Copy verbatim the block of lines in the entries below whose first line contains "for name, shape" and whose last line contains "obj.matrix_parent_inverse = Matrix.Identity(4)". Leave out all other lines.
** Start of Raw data **
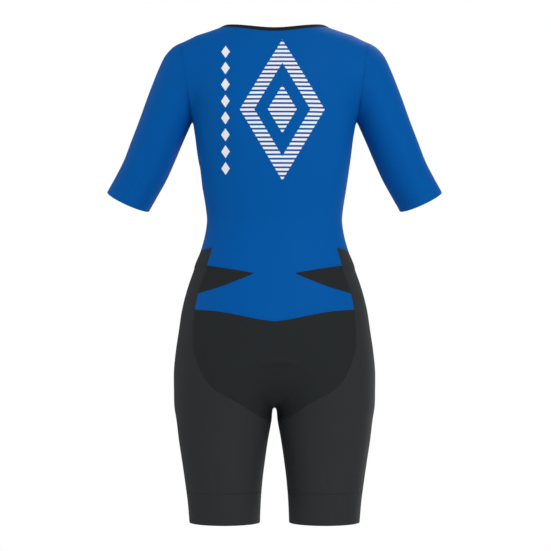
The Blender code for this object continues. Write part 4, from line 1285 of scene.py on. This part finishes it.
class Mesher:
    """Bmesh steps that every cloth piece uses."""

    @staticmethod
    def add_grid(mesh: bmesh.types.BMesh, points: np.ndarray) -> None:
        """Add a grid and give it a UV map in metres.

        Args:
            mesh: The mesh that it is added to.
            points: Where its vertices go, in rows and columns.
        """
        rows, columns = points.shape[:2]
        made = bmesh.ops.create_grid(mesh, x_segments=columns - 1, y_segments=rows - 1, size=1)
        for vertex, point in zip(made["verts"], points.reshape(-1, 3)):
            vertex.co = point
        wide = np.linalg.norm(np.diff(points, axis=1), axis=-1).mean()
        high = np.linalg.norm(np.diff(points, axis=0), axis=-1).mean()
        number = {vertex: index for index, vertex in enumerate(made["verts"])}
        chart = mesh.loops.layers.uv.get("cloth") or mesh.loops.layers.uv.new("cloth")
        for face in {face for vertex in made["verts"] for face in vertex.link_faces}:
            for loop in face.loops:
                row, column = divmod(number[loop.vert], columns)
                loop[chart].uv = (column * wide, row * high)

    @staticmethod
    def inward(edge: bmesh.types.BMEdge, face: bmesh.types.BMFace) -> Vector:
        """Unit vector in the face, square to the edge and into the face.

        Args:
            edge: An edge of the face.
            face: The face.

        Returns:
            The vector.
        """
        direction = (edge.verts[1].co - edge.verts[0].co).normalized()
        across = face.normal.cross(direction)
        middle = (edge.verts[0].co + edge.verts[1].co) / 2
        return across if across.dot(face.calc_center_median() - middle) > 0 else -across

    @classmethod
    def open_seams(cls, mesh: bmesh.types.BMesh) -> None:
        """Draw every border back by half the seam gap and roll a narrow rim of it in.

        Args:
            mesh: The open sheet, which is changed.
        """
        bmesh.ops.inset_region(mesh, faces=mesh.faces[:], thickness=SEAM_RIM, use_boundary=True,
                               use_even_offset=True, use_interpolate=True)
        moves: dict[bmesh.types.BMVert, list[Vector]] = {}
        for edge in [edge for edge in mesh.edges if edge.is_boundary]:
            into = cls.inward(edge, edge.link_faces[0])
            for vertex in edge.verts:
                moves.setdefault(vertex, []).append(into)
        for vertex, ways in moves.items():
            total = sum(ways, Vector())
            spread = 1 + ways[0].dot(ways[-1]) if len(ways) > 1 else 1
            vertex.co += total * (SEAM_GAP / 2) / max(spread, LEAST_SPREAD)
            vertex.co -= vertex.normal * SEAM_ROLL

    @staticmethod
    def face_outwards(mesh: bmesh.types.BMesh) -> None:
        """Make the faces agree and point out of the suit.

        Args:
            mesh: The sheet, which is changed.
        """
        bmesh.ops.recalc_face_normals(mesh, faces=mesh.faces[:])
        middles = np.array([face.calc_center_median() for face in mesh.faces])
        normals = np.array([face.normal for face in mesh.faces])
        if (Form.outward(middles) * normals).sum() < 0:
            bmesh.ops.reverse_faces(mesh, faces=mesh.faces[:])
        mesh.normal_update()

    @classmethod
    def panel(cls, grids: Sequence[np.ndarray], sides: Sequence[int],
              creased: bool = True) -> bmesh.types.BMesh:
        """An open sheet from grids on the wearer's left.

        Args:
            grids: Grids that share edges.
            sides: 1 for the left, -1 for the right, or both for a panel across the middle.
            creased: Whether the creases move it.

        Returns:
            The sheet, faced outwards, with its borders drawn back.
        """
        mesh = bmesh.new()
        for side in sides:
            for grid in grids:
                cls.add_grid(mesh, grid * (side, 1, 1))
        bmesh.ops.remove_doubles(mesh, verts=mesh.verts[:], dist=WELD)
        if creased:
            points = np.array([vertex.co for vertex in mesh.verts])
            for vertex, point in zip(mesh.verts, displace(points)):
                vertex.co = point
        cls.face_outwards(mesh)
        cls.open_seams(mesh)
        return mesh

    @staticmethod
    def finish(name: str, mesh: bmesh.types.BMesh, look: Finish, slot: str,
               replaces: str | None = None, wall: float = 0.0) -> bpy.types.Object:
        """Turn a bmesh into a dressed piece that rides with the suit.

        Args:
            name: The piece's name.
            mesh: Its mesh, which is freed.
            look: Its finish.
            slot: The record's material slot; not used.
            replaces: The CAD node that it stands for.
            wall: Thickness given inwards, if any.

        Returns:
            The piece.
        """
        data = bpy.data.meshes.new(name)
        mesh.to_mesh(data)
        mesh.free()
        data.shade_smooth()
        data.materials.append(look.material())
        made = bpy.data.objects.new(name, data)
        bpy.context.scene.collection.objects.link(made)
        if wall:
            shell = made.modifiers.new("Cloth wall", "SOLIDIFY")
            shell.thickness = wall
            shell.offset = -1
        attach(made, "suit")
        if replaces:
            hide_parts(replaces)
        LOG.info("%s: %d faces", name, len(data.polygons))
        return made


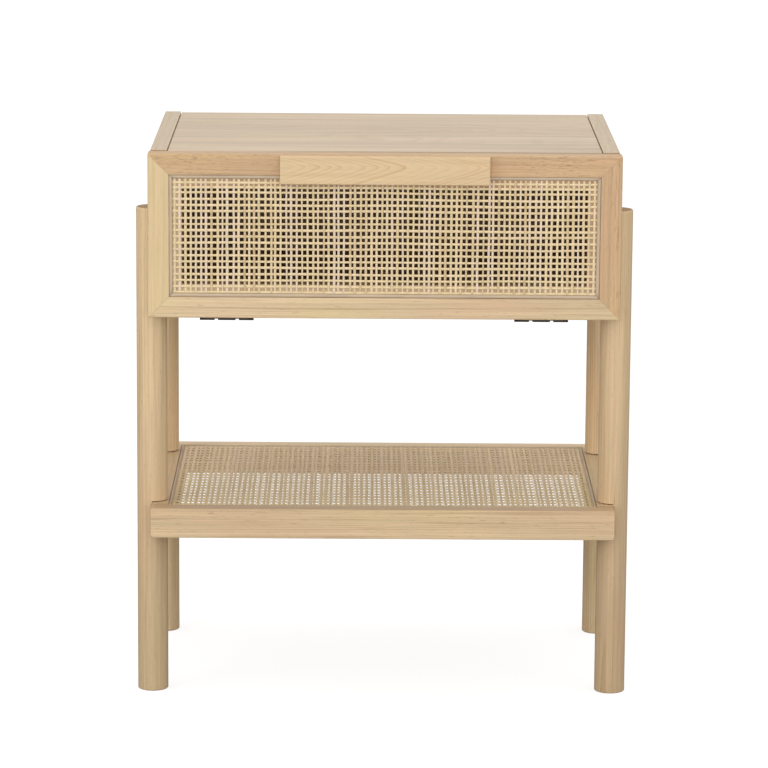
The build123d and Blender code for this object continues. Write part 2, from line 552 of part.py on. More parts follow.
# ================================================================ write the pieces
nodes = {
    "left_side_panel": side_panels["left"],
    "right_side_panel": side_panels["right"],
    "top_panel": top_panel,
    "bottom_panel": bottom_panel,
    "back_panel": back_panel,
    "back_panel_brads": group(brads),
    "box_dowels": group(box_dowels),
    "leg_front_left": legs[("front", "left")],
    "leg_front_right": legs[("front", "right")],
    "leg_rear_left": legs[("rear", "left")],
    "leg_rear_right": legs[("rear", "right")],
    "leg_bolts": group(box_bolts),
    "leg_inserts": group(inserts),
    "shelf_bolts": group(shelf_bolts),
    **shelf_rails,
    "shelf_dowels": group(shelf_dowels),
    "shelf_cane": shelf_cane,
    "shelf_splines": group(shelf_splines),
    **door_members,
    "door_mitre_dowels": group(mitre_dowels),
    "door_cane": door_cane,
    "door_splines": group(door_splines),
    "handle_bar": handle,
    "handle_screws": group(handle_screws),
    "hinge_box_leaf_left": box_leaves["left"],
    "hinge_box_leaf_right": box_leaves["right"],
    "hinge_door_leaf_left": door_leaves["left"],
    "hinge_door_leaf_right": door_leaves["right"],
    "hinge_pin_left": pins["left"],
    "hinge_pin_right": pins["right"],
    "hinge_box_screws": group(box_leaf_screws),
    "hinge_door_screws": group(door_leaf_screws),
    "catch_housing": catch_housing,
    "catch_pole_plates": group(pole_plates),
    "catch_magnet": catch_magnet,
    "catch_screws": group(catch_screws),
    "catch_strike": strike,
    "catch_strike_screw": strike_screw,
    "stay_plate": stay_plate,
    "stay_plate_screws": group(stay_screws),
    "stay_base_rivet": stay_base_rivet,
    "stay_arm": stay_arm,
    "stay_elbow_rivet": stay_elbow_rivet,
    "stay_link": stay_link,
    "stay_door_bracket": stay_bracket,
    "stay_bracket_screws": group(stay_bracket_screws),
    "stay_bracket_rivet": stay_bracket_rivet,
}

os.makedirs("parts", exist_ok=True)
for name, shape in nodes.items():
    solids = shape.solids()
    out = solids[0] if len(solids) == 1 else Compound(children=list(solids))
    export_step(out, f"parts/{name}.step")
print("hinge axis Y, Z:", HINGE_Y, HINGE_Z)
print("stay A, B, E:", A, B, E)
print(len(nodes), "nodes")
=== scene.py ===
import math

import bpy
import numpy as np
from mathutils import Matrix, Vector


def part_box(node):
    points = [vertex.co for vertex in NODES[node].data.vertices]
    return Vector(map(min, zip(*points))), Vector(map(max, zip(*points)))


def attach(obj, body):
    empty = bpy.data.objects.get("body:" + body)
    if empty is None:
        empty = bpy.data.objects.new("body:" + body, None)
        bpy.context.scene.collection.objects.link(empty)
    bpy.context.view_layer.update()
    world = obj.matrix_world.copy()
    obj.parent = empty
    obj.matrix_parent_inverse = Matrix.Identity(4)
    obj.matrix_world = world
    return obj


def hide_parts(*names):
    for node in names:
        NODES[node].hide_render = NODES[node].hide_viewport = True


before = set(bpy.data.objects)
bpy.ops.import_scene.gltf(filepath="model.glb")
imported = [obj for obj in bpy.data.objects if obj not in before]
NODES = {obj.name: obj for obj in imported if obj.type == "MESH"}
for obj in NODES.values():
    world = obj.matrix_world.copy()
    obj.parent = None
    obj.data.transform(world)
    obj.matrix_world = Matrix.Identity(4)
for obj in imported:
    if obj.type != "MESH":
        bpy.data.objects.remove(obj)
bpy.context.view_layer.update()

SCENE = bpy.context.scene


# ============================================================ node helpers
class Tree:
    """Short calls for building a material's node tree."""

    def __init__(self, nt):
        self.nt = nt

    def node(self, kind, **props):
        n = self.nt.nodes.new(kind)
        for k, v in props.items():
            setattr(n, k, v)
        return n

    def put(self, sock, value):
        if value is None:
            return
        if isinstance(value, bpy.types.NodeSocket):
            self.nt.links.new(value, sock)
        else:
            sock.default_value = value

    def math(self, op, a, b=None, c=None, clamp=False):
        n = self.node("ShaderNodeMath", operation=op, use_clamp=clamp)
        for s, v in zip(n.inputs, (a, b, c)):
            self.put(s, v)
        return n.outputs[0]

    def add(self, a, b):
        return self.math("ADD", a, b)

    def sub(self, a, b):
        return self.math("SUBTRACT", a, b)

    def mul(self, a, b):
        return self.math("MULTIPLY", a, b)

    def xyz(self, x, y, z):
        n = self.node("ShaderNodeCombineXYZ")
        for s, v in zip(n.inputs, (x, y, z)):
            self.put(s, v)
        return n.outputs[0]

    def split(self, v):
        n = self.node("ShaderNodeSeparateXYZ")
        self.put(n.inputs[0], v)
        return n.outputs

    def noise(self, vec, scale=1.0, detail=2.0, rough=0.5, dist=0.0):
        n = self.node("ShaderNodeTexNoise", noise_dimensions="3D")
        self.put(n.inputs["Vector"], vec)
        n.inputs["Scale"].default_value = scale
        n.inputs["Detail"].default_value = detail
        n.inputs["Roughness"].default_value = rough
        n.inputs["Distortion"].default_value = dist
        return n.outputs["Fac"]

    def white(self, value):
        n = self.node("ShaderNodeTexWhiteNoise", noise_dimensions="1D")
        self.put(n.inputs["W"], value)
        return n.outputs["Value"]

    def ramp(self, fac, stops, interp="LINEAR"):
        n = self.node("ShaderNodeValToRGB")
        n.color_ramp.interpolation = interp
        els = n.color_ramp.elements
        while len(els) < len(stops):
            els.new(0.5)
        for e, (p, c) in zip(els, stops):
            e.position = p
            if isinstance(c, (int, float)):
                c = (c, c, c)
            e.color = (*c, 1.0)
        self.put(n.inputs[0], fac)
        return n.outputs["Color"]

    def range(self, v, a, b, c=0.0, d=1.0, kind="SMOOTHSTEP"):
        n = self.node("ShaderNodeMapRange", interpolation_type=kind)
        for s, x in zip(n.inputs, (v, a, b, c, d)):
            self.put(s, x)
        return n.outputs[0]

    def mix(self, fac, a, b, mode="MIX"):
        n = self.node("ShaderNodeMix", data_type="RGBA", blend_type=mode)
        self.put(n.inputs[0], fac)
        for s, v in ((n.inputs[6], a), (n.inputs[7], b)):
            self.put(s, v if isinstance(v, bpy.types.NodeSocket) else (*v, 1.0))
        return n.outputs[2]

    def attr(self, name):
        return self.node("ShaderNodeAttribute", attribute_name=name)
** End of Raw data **
## Finished task
for name, shape in nodes.items():
    solids = shape.solids()
    out = solids[0] if len(solids) == 1 else Compound(children=list(solids))
    export_step(out, f"parts/{name}.step")
print("hinge axis Y, Z:", HINGE_Y, HINGE_Z)
print("stay A, B, E:", A, B, E)
print(len(nodes), "nodes")
=== scene.py ===
import math

import bpy
import numpy as np
from mathutils import Matrix, Vector


def part_box(node):
    points = [vertex.co for vertex in NODES[node].data.vertices]
    return Vector(map(min, zip(*points))), Vector(map(max, zip(*points)))


def attach(obj, body):
    empty = bpy.data.objects.get("body:" + body)
    if empty is None:
        empty = bpy.data.objects.new("body:" + body, None)
        bpy.context.scene.collection.objects.link(empty)
    bpy.context.view_layer.update()
    world = obj.matrix_world.copy()
    obj.parent = empty
    obj.matrix_parent_inverse = Matrix.Identity(4)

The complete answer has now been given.